▸ Material provided
---+---
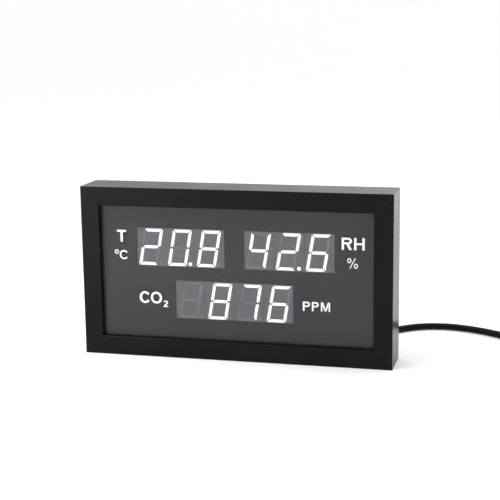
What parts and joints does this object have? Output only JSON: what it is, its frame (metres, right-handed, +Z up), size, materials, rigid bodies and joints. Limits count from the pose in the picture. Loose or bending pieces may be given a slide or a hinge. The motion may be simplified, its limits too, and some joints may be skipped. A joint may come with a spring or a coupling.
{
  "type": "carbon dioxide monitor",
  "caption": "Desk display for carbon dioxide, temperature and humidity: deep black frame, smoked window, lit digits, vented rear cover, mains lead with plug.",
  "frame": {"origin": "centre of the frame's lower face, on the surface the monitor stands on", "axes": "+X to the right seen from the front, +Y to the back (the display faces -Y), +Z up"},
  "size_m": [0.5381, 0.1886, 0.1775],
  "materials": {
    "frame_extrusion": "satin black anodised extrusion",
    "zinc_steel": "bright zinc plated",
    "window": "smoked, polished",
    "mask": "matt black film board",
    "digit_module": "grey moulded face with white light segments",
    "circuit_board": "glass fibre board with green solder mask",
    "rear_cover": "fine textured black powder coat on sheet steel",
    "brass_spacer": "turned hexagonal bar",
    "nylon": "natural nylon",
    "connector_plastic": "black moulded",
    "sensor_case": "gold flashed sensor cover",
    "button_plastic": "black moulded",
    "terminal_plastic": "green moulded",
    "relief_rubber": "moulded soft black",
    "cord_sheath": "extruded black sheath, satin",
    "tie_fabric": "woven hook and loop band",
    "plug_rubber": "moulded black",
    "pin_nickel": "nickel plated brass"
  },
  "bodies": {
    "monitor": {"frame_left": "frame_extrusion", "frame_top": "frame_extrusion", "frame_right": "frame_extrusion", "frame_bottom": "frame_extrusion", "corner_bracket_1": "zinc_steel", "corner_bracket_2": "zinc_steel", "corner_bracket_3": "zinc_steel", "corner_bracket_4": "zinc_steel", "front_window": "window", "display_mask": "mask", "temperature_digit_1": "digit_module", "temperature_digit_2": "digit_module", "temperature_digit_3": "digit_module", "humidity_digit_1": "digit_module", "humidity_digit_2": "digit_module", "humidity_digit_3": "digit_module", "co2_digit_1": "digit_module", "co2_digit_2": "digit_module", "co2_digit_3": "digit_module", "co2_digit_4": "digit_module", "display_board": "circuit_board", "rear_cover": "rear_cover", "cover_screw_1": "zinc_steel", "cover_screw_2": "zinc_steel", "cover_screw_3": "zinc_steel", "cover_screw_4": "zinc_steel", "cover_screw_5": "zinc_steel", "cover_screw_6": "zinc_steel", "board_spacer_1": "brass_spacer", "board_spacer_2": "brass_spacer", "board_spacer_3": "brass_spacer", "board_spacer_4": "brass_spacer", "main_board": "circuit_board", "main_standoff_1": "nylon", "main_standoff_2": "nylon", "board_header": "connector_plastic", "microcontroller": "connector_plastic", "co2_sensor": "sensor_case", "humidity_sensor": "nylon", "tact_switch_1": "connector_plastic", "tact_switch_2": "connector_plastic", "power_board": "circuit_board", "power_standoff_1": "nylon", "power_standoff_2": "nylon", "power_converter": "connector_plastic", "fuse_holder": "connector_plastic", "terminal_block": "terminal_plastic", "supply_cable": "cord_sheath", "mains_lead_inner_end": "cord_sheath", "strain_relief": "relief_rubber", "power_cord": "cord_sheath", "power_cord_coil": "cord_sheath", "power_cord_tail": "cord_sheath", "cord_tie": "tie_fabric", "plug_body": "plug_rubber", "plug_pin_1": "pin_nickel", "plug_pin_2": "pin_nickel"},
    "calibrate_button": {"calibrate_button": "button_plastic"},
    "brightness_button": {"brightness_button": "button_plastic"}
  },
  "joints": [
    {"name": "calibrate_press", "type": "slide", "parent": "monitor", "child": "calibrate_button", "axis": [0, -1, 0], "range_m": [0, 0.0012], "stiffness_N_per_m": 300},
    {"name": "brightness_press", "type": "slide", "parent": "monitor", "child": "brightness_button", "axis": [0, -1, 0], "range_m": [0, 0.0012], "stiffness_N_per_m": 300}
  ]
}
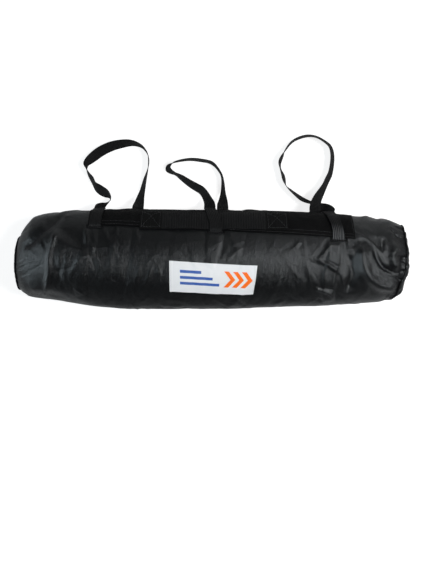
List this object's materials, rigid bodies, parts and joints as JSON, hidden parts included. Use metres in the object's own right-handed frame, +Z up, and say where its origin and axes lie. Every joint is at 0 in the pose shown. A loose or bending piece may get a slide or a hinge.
---+---
Quote every entry exactly.

▸ Full output
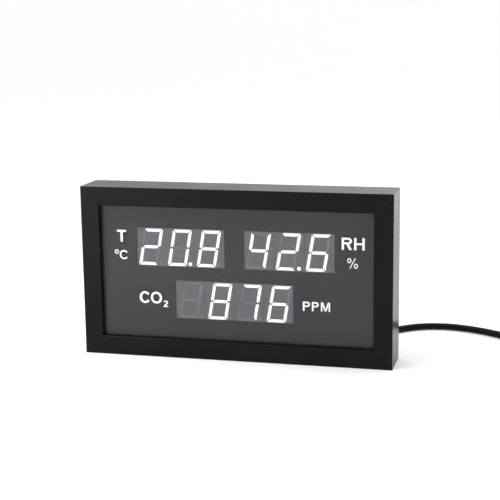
What parts and joints does this object have? Output only JSON: what it is, its frame (metres, right-handed, +Z up), size, materials, rigid bodies and joints. Limits count from the pose in the picture. Loose or bending pieces may be given a slide or a hinge. The motion may be simplified, its limits too, and some joints may be skipped. A joint may come with a spring or a coupling.
{
  "type": "carbon dioxide monitor",
  "caption": "Desk display for carbon dioxide, temperature and humidity: deep black frame, smoked window, lit digits, vented rear cover, mains lead with plug.",
  "frame": {"origin": "centre of the frame's lower face, on the surface the monitor stands on", "axes": "+X to the right seen from the front, +Y to the back (the display faces -Y), +Z up"},
  "size_m": [0.5381, 0.1886, 0.1775],
  "materials": {
    "frame_extrusion": "satin black anodised extrusion",
    "zinc_steel": "bright zinc plated",
    "window": "smoked, polished",
    "mask": "matt black film board",
    "digit_module": "grey moulded face with white light segments",
    "circuit_board": "glass fibre board with green solder mask",
    "rear_cover": "fine textured black powder coat on sheet steel",
    "brass_spacer": "turned hexagonal bar",
    "nylon": "natural nylon",
    "connector_plastic": "black moulded",
    "sensor_case": "gold flashed sensor cover",
    "button_plastic": "black moulded",
    "terminal_plastic": "green moulded",
    "relief_rubber": "moulded soft black",
    "cord_sheath": "extruded black sheath, satin",
    "tie_fabric": "woven hook and loop band",
    "plug_rubber": "moulded black",
    "pin_nickel": "nickel plated brass"
  },
  "bodies": {
    "monitor": {"frame_left": "frame_extrusion", "frame_top": "frame_extrusion", "frame_right": "frame_extrusion", "frame_bottom": "frame_extrusion", "corner_bracket_1": "zinc_steel", "corner_bracket_2": "zinc_steel", "corner_bracket_3": "zinc_steel", "corner_bracket_4": "zinc_steel", "front_window": "window", "display_mask": "mask", "temperature_digit_1": "digit_module", "temperature_digit_2": "digit_module", "temperature_digit_3": "digit_module", "humidity_digit_1": "digit_module", "humidity_digit_2": "digit_module", "humidity_digit_3": "digit_module", "co2_digit_1": "digit_module", "co2_digit_2": "digit_module", "co2_digit_3": "digit_module", "co2_digit_4": "digit_module", "display_board": "circuit_board", "rear_cover": "rear_cover", "cover_screw_1": "zinc_steel", "cover_screw_2": "zinc_steel", "cover_screw_3": "zinc_steel", "cover_screw_4": "zinc_steel", "cover_screw_5": "zinc_steel", "cover_screw_6": "zinc_steel", "board_spacer_1": "brass_spacer", "board_spacer_2": "brass_spacer", "board_spacer_3": "brass_spacer", "board_spacer_4": "brass_spacer", "main_board": "circuit_board", "main_standoff_1": "nylon", "main_standoff_2": "nylon", "board_header": "connector_plastic", "microcontroller": "connector_plastic", "co2_sensor": "sensor_case", "humidity_sensor": "nylon", "tact_switch_1": "connector_plastic", "tact_switch_2": "connector_plastic", "power_board": "circuit_board", "power_standoff_1": "nylon", "power_standoff_2": "nylon", "power_converter": "connector_plastic", "fuse_holder": "connector_plastic", "terminal_block": "terminal_plastic", "supply_cable": "cord_sheath", "mains_lead_inner_end": "cord_sheath", "strain_relief": "relief_rubber", "power_cord": "cord_sheath", "power_cord_coil": "cord_sheath", "power_cord_tail": "cord_sheath", "cord_tie": "tie_fabric", "plug_body": "plug_rubber", "plug_pin_1": "pin_nickel", "plug_pin_2": "pin_nickel"},
    "calibrate_button": {"calibrate_button": "button_plastic"},
    "brightness_button": {"brightness_button": "button_plastic"}
  },
  "joints": [
    {"name": "calibrate_press", "type": "slide", "parent": "monitor", "child": "calibrate_button", "axis": [0, -1, 0], "range_m": [0, 0.0012], "stiffness_N_per_m": 300},
    {"name": "brightness_press", "type": "slide", "parent": "monitor", "child": "brightness_button", "axis": [0, -1, 0], "range_m": [0, 0.0012], "stiffness_N_per_m": 300}
  ]
}
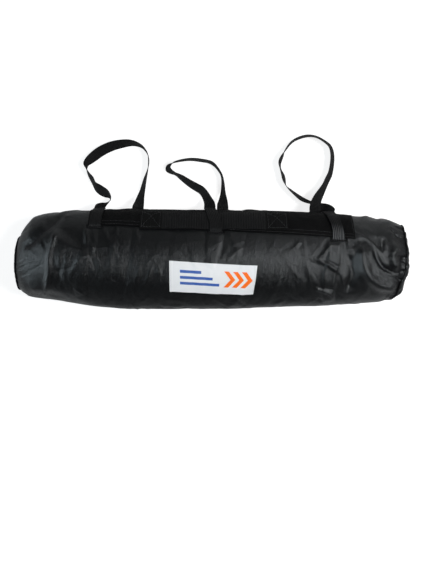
List this object's materials, rigid bodies, parts and joints as JSON, hidden parts included. Use metres in the object's own right-handed frame, +Z up, and say where its origin and axes lie. Every joint is at 0 in the pose shown. A loose or bending piece may get a slide or a hinge.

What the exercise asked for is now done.